Most people experience one or more skin conditions at some point in their life, and although the symptoms may be worrying when they first appear, most of them are treatable. Whether the condition is chronic or goes away quickly, there are often things that can be done to reduce the appearance of the problem and treat the underlying cause. Many skin conditions are a symptom of a virus, a dietary problem or something else going on in the body that needs to be addressed, so be sure to see a doctor if you are worried about your health. Here we’ll look at some of the most common skin conditions and how you can treat them either at home or by contacting your doctor.
Skin tags are one of the most common skin conditions, as the vast majority of people will have at least one in their lifetime. They are caused by a broad range of factors, including sweating, friction and hormonal changes, and rarely go away by themselves. There are many ways to treat skin tags at home, including using a specially designed removal device or a wart and mole vanish kit. Experts SkinTagsGone also suggest using tea tree oil, which can dry up small skin tags in between three and six weeks. If your skin tag is infected or irritated, it’s a good idea to seek advice from a doctor before attempting to treat it at home.

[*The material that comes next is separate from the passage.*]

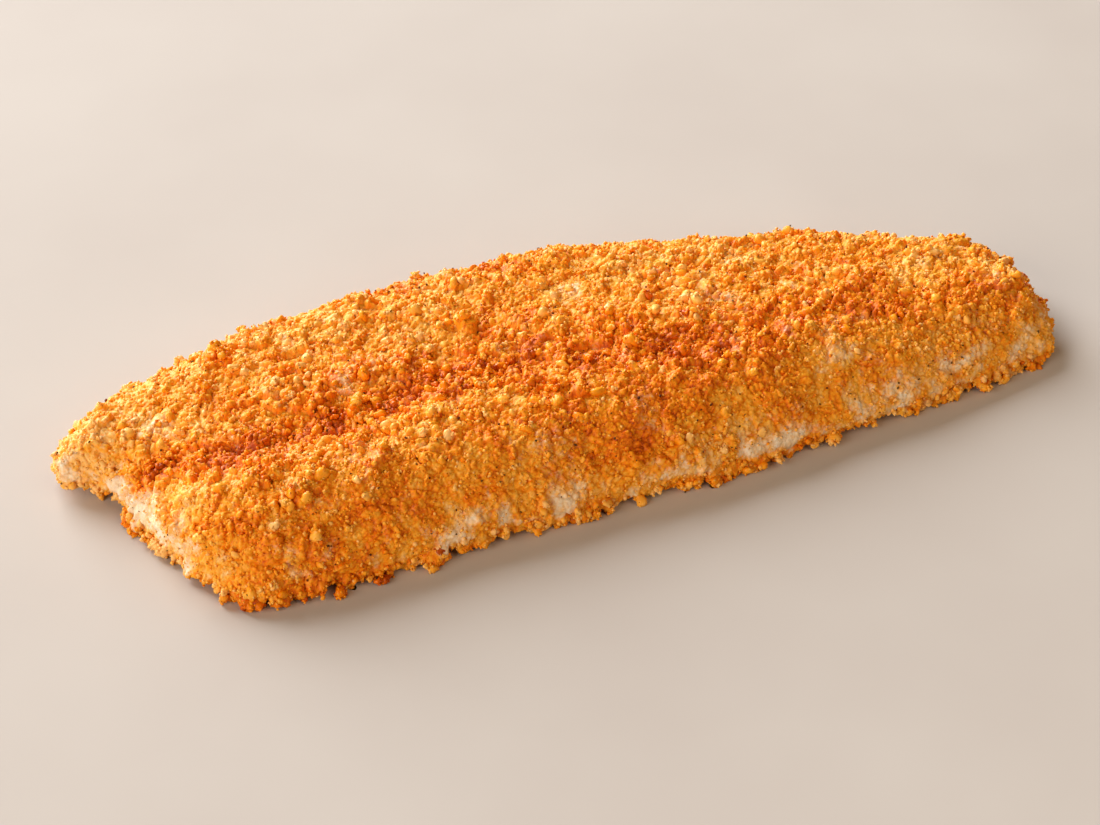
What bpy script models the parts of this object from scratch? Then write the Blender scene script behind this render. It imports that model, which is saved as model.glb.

Rosacea is a rash that appears on the face, usually on the nose, chin or cheeks, and is most common in middle aged people. It is caused by a problem with the blood vessels in the face, which dilate too easily and cause flushing and rashes, particularly in fair skin. According to the British Skin Foundation, the effects of rosacea can be exacerbated by alcohol, excessive exercise, stress, sunlight and extreme temperatures, so avoiding some of these can help to reduce symptoms. Doctors can also prescribe creams and antibiotics, and in extreme cases laser therapy can be used.
One of the most common skin conditions is acne, experienced by the majority of young people and also by many adults. Acne is caused by a built up of oil in the pores of the skin, which may cause them to become infected. This often results from hormonal changes, which is why it is more common in teenagers. Acne can be treated using over-the-counter creams, as well as by regularly washing the face. There is some evidence that tea tree oil, diluted with water, may also help to fight infection and reduce swelling. According to the British Association of Dermatologists, the most effective acne treatments are creams and antibiotics prescribed by doctors, so be sure to make an appointment if over-the-counter treatments are not effective.
Eczema is a common skin complaint experienced by children, as well as adults, and often has a genetic component. People with eczema develop irritated, itchy patches of skin that may appear to be scaly or red, which cause a great deal of discomfort. Eczema can appear almost anywhere on the body, and may flare up due to stress, illness or contact with an irritant. Common treatments for eczema include emollient creams that are applied daily, steroid creams and moisturising soaps that do not include sulphates.
As the cousin of eczema, psoriasis is sometimes misdiagnosed, which delays the treatment process and can cause it to increase in severity. Psoriasis affects only 2% of the population and can be identified by red, scaly patches, known as plaques, that often become cracked and painful. Commonly found on the trunk, as well as on the knees, elbows and scalp, it is a chronic condition that often runs in families. It can be treated with steroid and emollient creams, as well as with specialist UV lights in dermatology clinics.
Verrucas are a common type of wart that develop of the soles of the feet, and are caused by the human papilloma virus. The virus causes the top layer of skin to grow and thicken, causing a wart to develop that can cause irritation and sometimes pain. The virus is spread through contact with infected skin cells, which usually occurs in swimming pools, changing rooms and shower cubicles. They can be treated at home using a wart removal kit, although they will go often go away on their own if left untreated. In some cases it may be necessary to visit a doctor, who can freeze them to remove them.